The social chapter is about employment policy and the manner in which we create jobs. By signing up to it, we shall take away the advantages that have been built up by the Conservatives over the past 18 years. I find that very depressing. I hope that the people of this country will take note of the arguments of Conservative Members, although I am experienced enough in this place to know that the best way to keep a secret is to make a speech in the House of Commons.
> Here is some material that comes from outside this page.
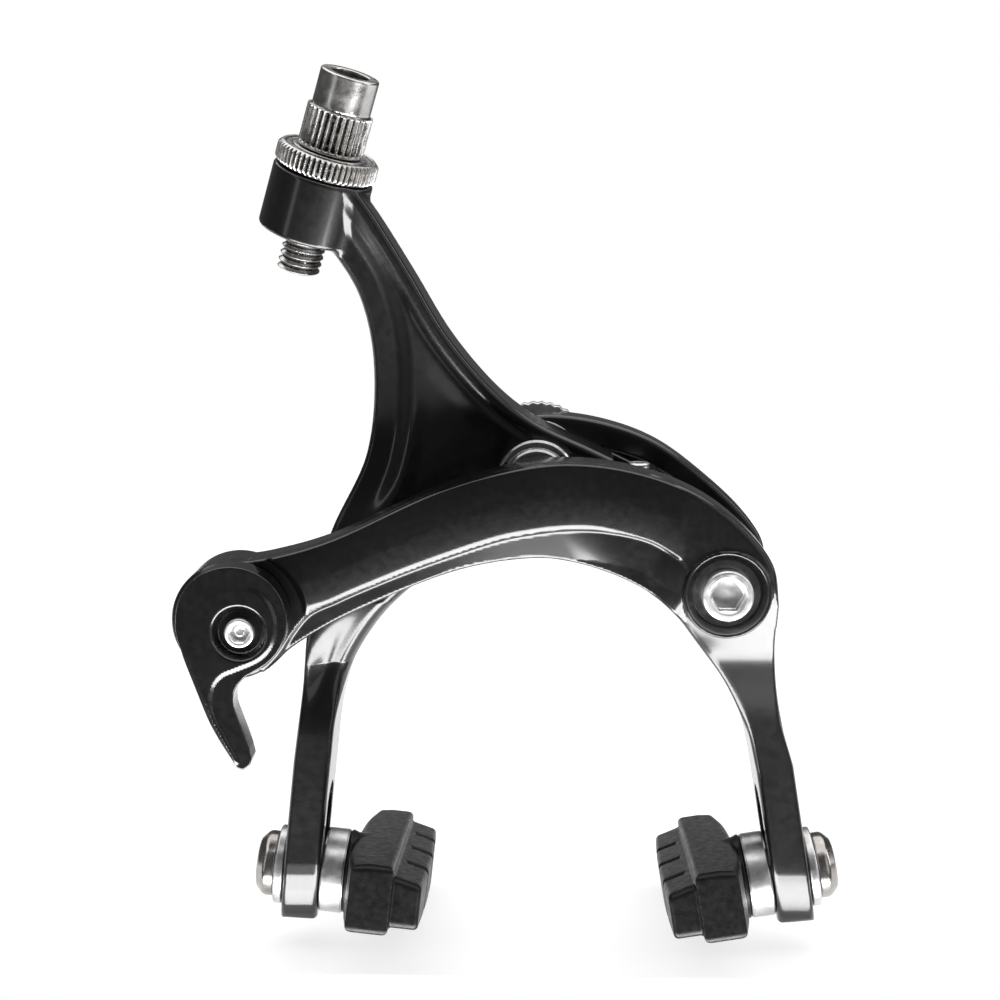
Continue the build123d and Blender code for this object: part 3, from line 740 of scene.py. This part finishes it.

The European Commission's figures on the effects of the social chapter show that regulation has shackled employers. Greater flexibility to respond to market conditions is essential if jobs are to be created. According to the European Commission, non-wage labour costs add an average of 30 per cent. to employment costs in the European Community. The figure approaches 50 per cent. in Germany, France, Italy and Belgium, but it is only 19 per cent. in the United Kingdom, where health care and much of welfare spending is paid for by general taxation. Many other member states are searching for alternatives to high payroll taxes because of the damage that they inflict on employment opportunities and are looking for ways to put the costs of social benefits on the general taxation budget.

The provisions of the social chapter and the employment title are nothing more than pieces of paper that will cause incredible damage to people in my constituency and throughout the United Kingdom. I trust and believe that they will cause a great deal of embarrassment to the Government, who are inviting the chaos, the disorder and the implosion of the European Community that the measures will cause.